Augusta soon will have a designated umbrella of airspace certified for testing unmanned aerial vehicles.
The Augusta Regional Airport is partnering with several agencies in researching the future of drones.
The project will test how unmanned aerial vehicles can be integrated safely into busy commercial airspaces.
Airport spokeswoman Diane Johnston said that the project is aimed at developing regulations for companies such as Amazon and UPS which are eager to fly deliveries with large, unmanned devices.
“This has come up very quickly,” Johnston said. “These drones and these unmanned aerial systems have really exploded in the last couple of years and we felt like ‘We’re not really ready for it. How do we get ready?’”
Regulations currently require unmanned vehicles to be flown by an operator who is within a certain distance of it, to ensure that the operator can see it.
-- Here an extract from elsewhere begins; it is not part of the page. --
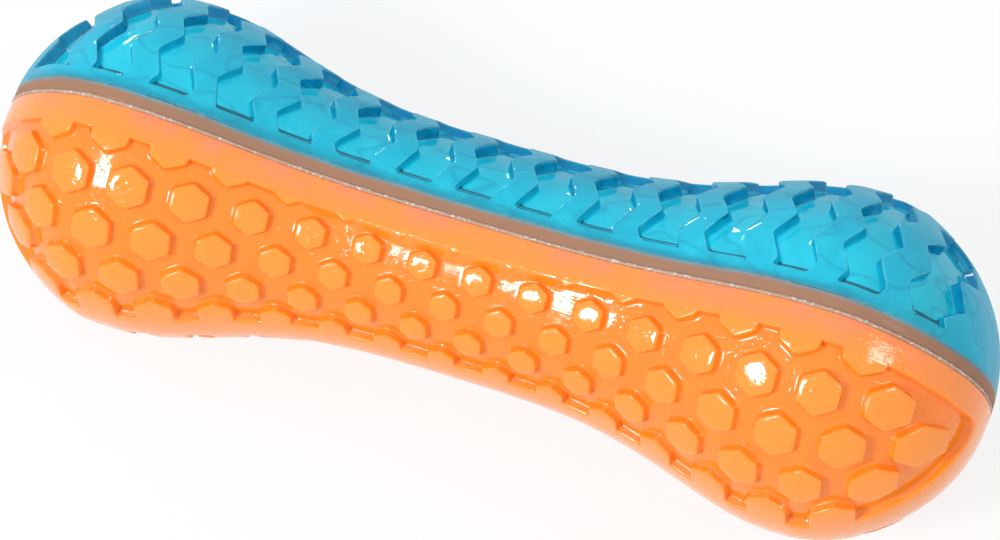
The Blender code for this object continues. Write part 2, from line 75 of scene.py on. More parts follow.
class Side(Enum):
    """Which side of the seam a half lies on: the sign of its Y."""

    TREAD = 1
    STUD = -1


class Level(Enum):
    """How an outline on the skin changes the ground inside it."""

    SUNK = "sunk"
    STANDING = "standing"


class Body(Enum):
    """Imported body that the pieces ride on."""

    TOY = "toy"


class Mark(Enum):
    """What a mesh stores: where each vertex came from, and which faces are sunk."""

    STATION = "station"
    TURN = "turn"
    SINK = "sink"
    LEDGE = "ledge"
    SUNK = "sunk"


@dataclass(frozen=True)
class BodyForm:
    """Outline of the whole toy, turned about its long axis and flattened along the seam."""

    length: float = 0.190
    bulb_radius: float = 0.0315
    grip_radius: float = 0.0219
    bulb_to_end: float = 0.0285
    bulb_flat: float = 0.005
    waist_power: float = 1.70
    end_power: float = 1.49
    end_roundness: float = 2.19
    wall: float = 0.0055
    seam_band: float = 0.0048
    seam_limit: float = math.radians(13.0)
    seam_blend: float = math.radians(2.5)
    arc_steps: int = 400
    pole_snap: float = 1e-5

    @property
    def half(self) -> float:
        """Half of the toy's length."""
        return self.length / 2

    @property
    def bulb_station(self) -> float:
        """Station of the widest place of each bulb."""
        return self.half - self.bulb_to_end

    @property
    def flat_start(self) -> float:
        """Station where the bulb's straight part starts."""
        return self.bulb_station - self.bulb_flat / 2

    @property
    def flat_end(self) -> float:
        """Station where the bulb's straight part ends and the end turns in."""
        return self.bulb_station + self.bulb_flat / 2

    @property
    def sheet_radius(self) -> float:
        """Radius at which turns are laid out as lengths on the flat sheet."""
        return (self.bulb_radius + self.grip_radius) / 2

    @property
    def sheet_width(self) -> float:
        """Width of the flat sheet, from the upper seam over the crown to the lower seam."""
        return math.pi * self.sheet_radius

    @cached_property
    def axis_height(self) -> float:
        """Height of the long axis above the floor."""
        return self.bulb_radius * math.cos(float(self.seam_turn(self.bulb_station)))

    def meridian(self, x: np.ndarray) -> tuple[np.ndarray, np.ndarray, np.ndarray]:
        """Radius and outward normal of the body.

        Args:
            x: Stations along the body.

        Returns:
            Radius, normal along X, and normal along the radius, at each station.
        """
        away = np.abs(x)
        rise = self.bulb_radius - self.grip_radius
        share = np.clip(away / self.flat_start, 0.0, 1.0)
        swing = np.pi * share**self.waist_power
        waist = self.grip_radius + rise * (0.5 - 0.5 * np.cos(swing))
        slope = rise * 0.5 * np.sin(swing) * np.pi * self.waist_power
        slope = slope * share ** (self.waist_power - 1) / self.flat_start
        reach = self.half - self.flat_end
        turned = np.clip((away - self.flat_end) / reach, 0.0, 1.0)
        fall = (1.0 - turned**self.end_power) ** (1.0 / self.end_roundness)
        along = self.end_power * turned ** (self.end_power - 1) / reach
        across = self.end_roundness * fall ** (self.end_roundness - 1) / self.bulb_radius
        beyond = away > self.flat_start
        along = np.where(beyond, along, -slope)
        across = np.where(beyond, across, 1.0)
        size = np.hypot(along, across)
        radius = np.where(beyond, self.bulb_radius * fall, waist)
        return radius, np.sign(x) * along / size, across / size

    def radius(self, x: float) -> float:
        """Radius of the body at one station."""
        return float(self.meridian(np.float64(x))[0])

    def band_turn(self, radius: np.ndarray) -> np.ndarray:
        """Half turn that the plain band along the seam takes up at a radius."""
        return np.arcsin(np.minimum(1.0, self.seam_band / np.maximum(radius, WELD)))

    def seam_turn(self, x: np.ndarray) -> np.ndarray:
        """Half turn of the straight flat along the seam, at each station."""
        return np.minimum(self.band_turn(self.meridian(x)[0]), self.seam_limit)

    @cached_property
    def arcs(self) -> tuple[np.ndarray, np.ndarray]:
        """Stations from end to end, and the distance of each from the middle along the skin."""
        steps = np.arange(-self.arc_steps, self.arc_steps + 1) / self.arc_steps
        x = self.half * np.sin(np.pi / 2 * steps)
        lengths = np.hypot(np.diff(x), np.diff(self.meridian(x)[0]))
        arc = np.concatenate([[0.0], np.cumsum(lengths)])
        return x, arc - arc[-1] / 2

    @cached_property
    def half_arc(self) -> float:
        """Distance from the middle to an end along the skin."""
        return float(self.arcs[1][-1])

    def arc_of(self, x: np.ndarray) -> np.ndarray:
        """Distance of each station from the middle, along the skin."""
        return np.interp(x, *self.arcs)

    def station_of(self, arc: np.ndarray) -> np.ndarray:
        """Finds stations by their distance along the skin.

        Args:
            arc: Distances from the middle.

        Returns:
            Stations, moved onto the pole where they lie close to it.
        """
        x = np.interp(arc, self.arcs[1], self.arcs[0])
        near = self.half - np.abs(x) < self.pole_snap
        return np.where(near, np.copysign(self.half, x), x)

    def place(
        self, x: np.ndarray, turn: np.ndarray, depth: np.ndarray, side: Side, least: float
    ) -> np.ndarray:
        """Puts points on one half of the body.

        Args:
            x: Stations.
            turn: Turns about the long axis, 0 at the upper seam and pi at the lower seam.
            depth: Depths below the skin, along its normal.
            side: The half.
            least: Least distance from the seam's plane.

        Returns:
            One row of X, Y and Z for each point.
        """
        radius, along, across = self.meridian(x)
        level = radius - depth * across
        near = np.minimum(turn, np.pi - turn)
        edge = self.seam_turn(x)
        blended = edge + (near - edge + self.seam_blend) ** 2 / (4 * self.seam_blend)
        eased = np.where(near < edge + self.seam_blend, blended, near)
        eased = np.where(near < edge - self.seam_blend, edge, eased)
        rise = np.where(turn > CROWN_TURN, -1.0, 1.0) * np.cos(eased)
        width = least + np.maximum(level - least, 0.0) * np.sin(turn)
        spot = [x - depth * along, side.value * width, self.axis_height + level * rise]
        return np.stack(np.broadcast_arrays(*spot), axis=-1)

    def field_low(self, x: float) -> float:
        """Turn at which the pattern starts above the seam band."""
        return math.asin(min(1.0, self.seam_band / max(self.radius(x), WELD)))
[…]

Johnston said the research may include flights by operators controlling the vehicles remotely.
“In the not-too-distant future, those aircraft are going to be used unmanned as drone type(s) of operations,” Johnston said. “This will kind of help them expand those types of things to make sure that it’s going to be safe.”
A key test for the devices will be how they work with airport traffic controllers and other airspace users to ensure safety.
The University of Alaska-Fairbanks is leading the project for the Federal Aviation Administration and NASA.
The university flew one of its own unmanned aircraft from the general aviation area of Fairbanks International Airport in May, a historic feat in the effort to safely incorporate such vehicles into controlled airspace.
The drone collaboration comes about in part because of the airport’s history of work in aerospace and cybersecurity innovation.
The Augusta Regional Airport operates Skyworx, an aerospace incubator which has worked with Georgia Tech’s Advanced Technology Development Center.